= Rosalind Thomas =

Rosalind Thomas FBA is a Fellow and Tutor in Classics at Balliol College, Oxford University and professor of Ancient Greek history. She focuses on ancient literacy, oral tradition and performance culture as well as Greek law and society, Greek historiography, Greek relations with the Persians, and the Greek polis. She was elected as a Fellow of the British Academy in 2020.

== Publications ==
Thomas has authored two books on the subject of literacy in Ancient Greece, and two on Greek historiography:
- Oral Tradition and Written Record in Classical Athens, Cambridge University Press (1989); called "rich and invigorating" by the London Review of Books
- Literacy and Orality in Ancient Greece, Cambridge University Press (1992)
- Herodotus in Context: Ethnography, Science and the Art of Persuasion, Cambridge University Press (2000)
- Polis Histories, Collective Memories and the Greek World, Cambridge University Press (2019).

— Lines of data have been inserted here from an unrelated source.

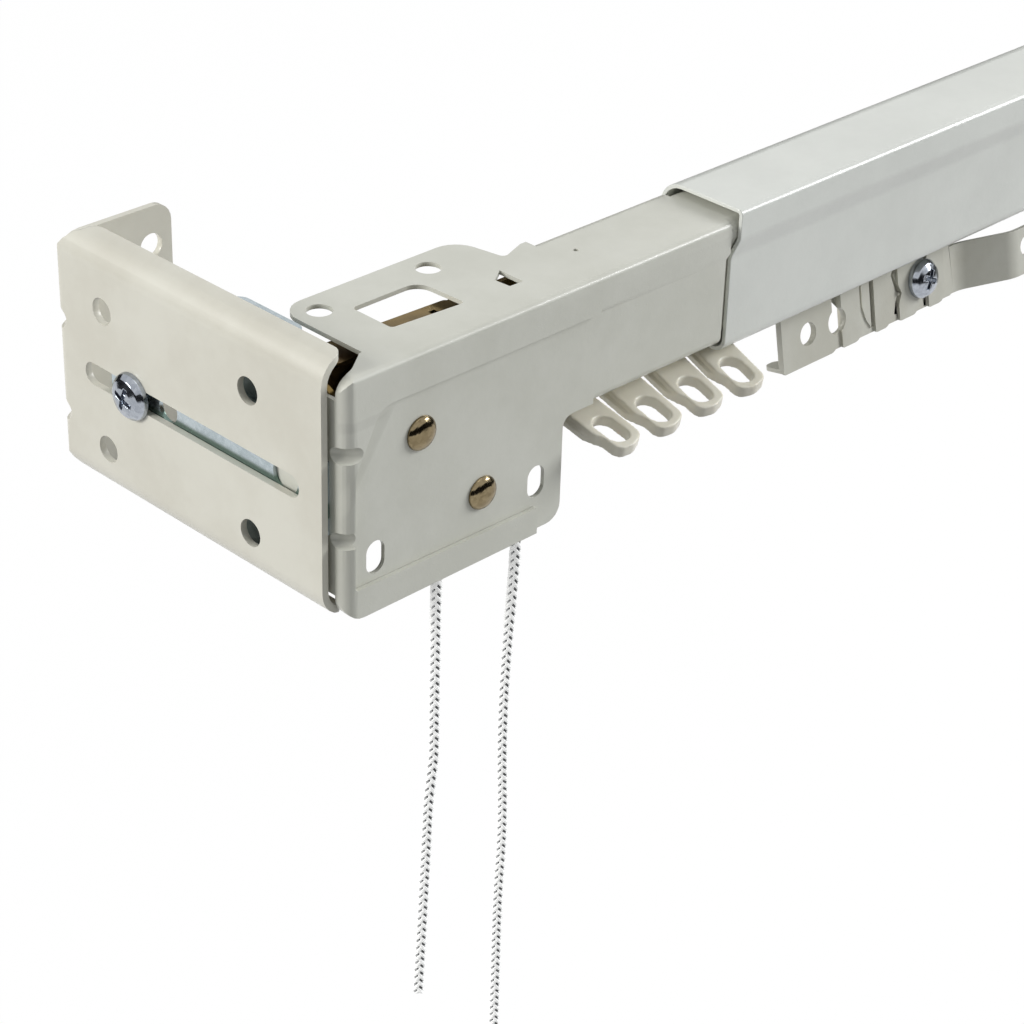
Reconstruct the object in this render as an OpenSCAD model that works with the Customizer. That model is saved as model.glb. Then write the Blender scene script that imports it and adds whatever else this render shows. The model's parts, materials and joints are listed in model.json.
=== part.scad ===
// Two-way cord-drawn curtain track: a telescoping steel rod between two wall brackets.
// X runs along the rod, Y points to the wall and Z is up.
// The origin is on the wall plane, midway between the screw holes of the left wall flange.

/* [Rod] */
// Distance between the outer faces of the two brackets with the rod closed
closed_length = 762; // [700:1:900]
// Sheet thickness of the two rod channels
rod_sheet = 0.8; // [0.6:0.05:0.9]
// Gap between the outer and the inner channel
rod_gap = 0.3; // [0.2:0.05:0.4]
// Height of the lips that the gliders ride on, above the outer channel's floor
rail_rise = 3.2; // [2.6:0.1:3.6]

/* [Bracket] */
// Height of the wall bracket
bracket_height = 48; // [46:0.5:54]
// Distance from the wall to the bracket's front edge
bracket_depth = 69.6; // [66:0.2:69.6]
// Sheet thickness of the wall bracket
bracket_sheet = 1.3; // [1:0.1:1.3]
// Width of the wall flange
flange_width = 25; // [22:0.5:32]
// Diameter of the wall screw holes
wall_hole = 4.8; // [4:0.1:6]
// Diameter of the four holes in the bracket's side
side_hole = 5; // [4:0.1:6]

/* [End housing] */
// Sheet thickness of the pressed end housing
housing_sheet = 0.8; // [0.7:0.1:1]
// Height from the housing's lower edge to its top plate
housing_height = 44.6; // [44:0.1:46]
// Diameter of the holes in the top plate
ear_hole = 4.6; // [3.6:0.1:6]
// Distance the top plate's ear reaches back behind the neck
ear_reach = 8.4; // [6:0.2:10]

/* [Pulleys] */
// Outer radius of a cord pulley
pulley_radius = 8.2; // [7.8:0.1:8.4]
// Width of a cord pulley
pulley_width = 4.6; // [4.2:0.1:4.6]
// Radius of the rivets' shanks
rivet_shank = 2; // [1.6:0.1:2.2]

/* [Gliders] */
// Distance between neighbouring gliders when they are pushed together
glider_pitch = 11.6; // [10.6:0.1:11.6]
// Length of a glider's eyelet in front of the slot
eyelet_reach = 14; // [12:0.5:17]
// Width of the eyelet at its round tip
eyelet_width = 8; // [6.4:0.2:8.6]

/* [Master gliders] */
// Thickness of the master plate
plate_sheet = 0.8; // [0.8:0.1:1.4]
// Length of the overlap arm past the plate
arm_length = 65; // [40:1:80]

/* [Cord] */
// Diameter of the draw cord
cord_diameter = 2.4; // [1.6:0.1:2.4]
// Length of the loose cord that ends in view
short_tail = 92; // [60:1:140]
// Length of the loose cord that runs on below the view
long_tail = 118; // [90:1:180]

/* [Hidden] */
$fn = 48;

// Steps of an arc where a path of sheet metal bends
bend_steps = 6;
eps = 0.05;

// Heights of the rod, measured from the bracket's lower edge
rod_floor = 17.8;
rod_top = 46.7;
rail_top = rod_floor + rail_rise;
neck_floor = rail_top - housing_sheet - 0.2;
housing_low = -0.1;
housing_top = housing_low + housing_height;
crease_low = 37;
crease_high = 38.6;

// Depths of the front and back faces, measured from the wall
strip_face = -72.9;
field_face = -72;
rod_strip_face = -73.9;
back_face = -54.5;
plug_field = -70.9;
plug_back = -55.7;
slot_front = -66.6;
slot_back = -60.4;

// Stations along the rod, from the outer face of the left bracket
rod_start = 94.1;
neck_end = 92.8;
neck_start = 52.6;
back_wall_start = 58.6;
plug_start = 88.5;
plug_end = 118;
inner_start = 128;
outer_end = closed_length - 107;
inner_end = closed_length - rod_start;
plug_step = rod_sheet + rod_gap;
housing_side = 2.2;
housing_bend = 1.2;
dent_heights = [15.1, 30.8];
ear_left = 11.3;
ear_back = back_face + ear_reach;

// Bracket
lip_edge = 4.9;
lip_bend = 5.2;
lip_rear = -13.5;
slot_low = 20.4;
slot_high = 24.6;
slot_rear_end = -8.1;
slot_front_end = -64.1;
side_hole_rear = -13.55;
side_hole_spacing = 38.1;
side_hole_low = bracket_height / 2 - 15;
side_hole_rise = 26.6;
flange_low = -3.3;
flange_high = bracket_height - 3.3;
web_bend = 2.6;
wall_hole_x = flange_width - 4.6;
wall_hole_rise = 26.4;
gusset_heights = [12, 30];

// Slide inside the bracket
slide_sheet = 0.8;
slide_side = bracket_sheet + 0.1;
slide_edge = 8;
wing_side = 4.6;
band_low = 15.5;
band_high = 29;
slide_rear = -13.6;
slide_front = -69;
screw_y = -21.1;
screw_z = (slot_low + slot_high) / 2;
screw_shank = 1.9;
threaded_hole_y = -59.2;

// Pulleys and the frame that carries them
upper_axle = [19.3, 29.2];
lower_axle = [33.5, 12.6];
upper_plane = -64.6;
lower_plane = -68.2;
return_plane = -66.5;
frame_sheet = 1;
frame_front = -60;
frame_top = 42.5;
frame_low = 4.5;
groove_root = 5;
cord_ride = 6.6;
pulley_play = 0.2;
bore_play = 0.12;
hub_radius = 3;
guide_axle = [46.8, 19.6];
guide_radius = 1.6;
guide_ride = 3;

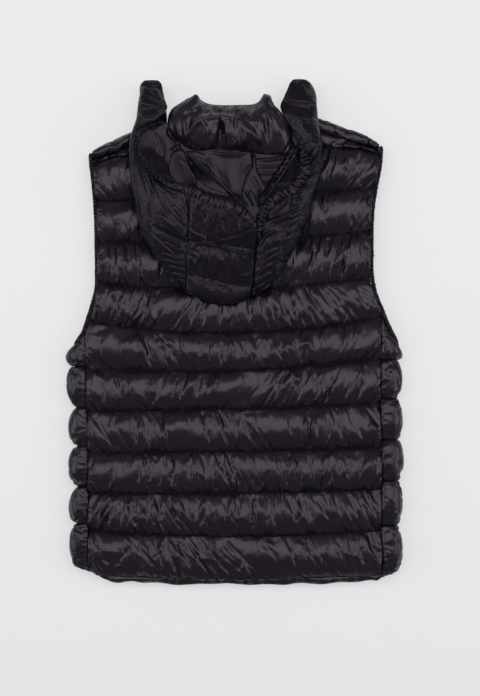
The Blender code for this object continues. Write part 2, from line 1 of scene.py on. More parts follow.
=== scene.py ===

Aside from these, she has published many chapters in edited volumes, including but not limited to Cambridge Companion to Greek Law (ed. M. Gagarin & D. Cohen, 2005), Cambridge Companion to Herodotus (ed. J. Marincola and C. Dewald, 2006) and Fourth Century Greek Historiography: A Reevaluation (ed. N. Luraghi and R. Vattuone, 2012).

She was a Program in the Ancient World Fellow at Princeton University in 2013.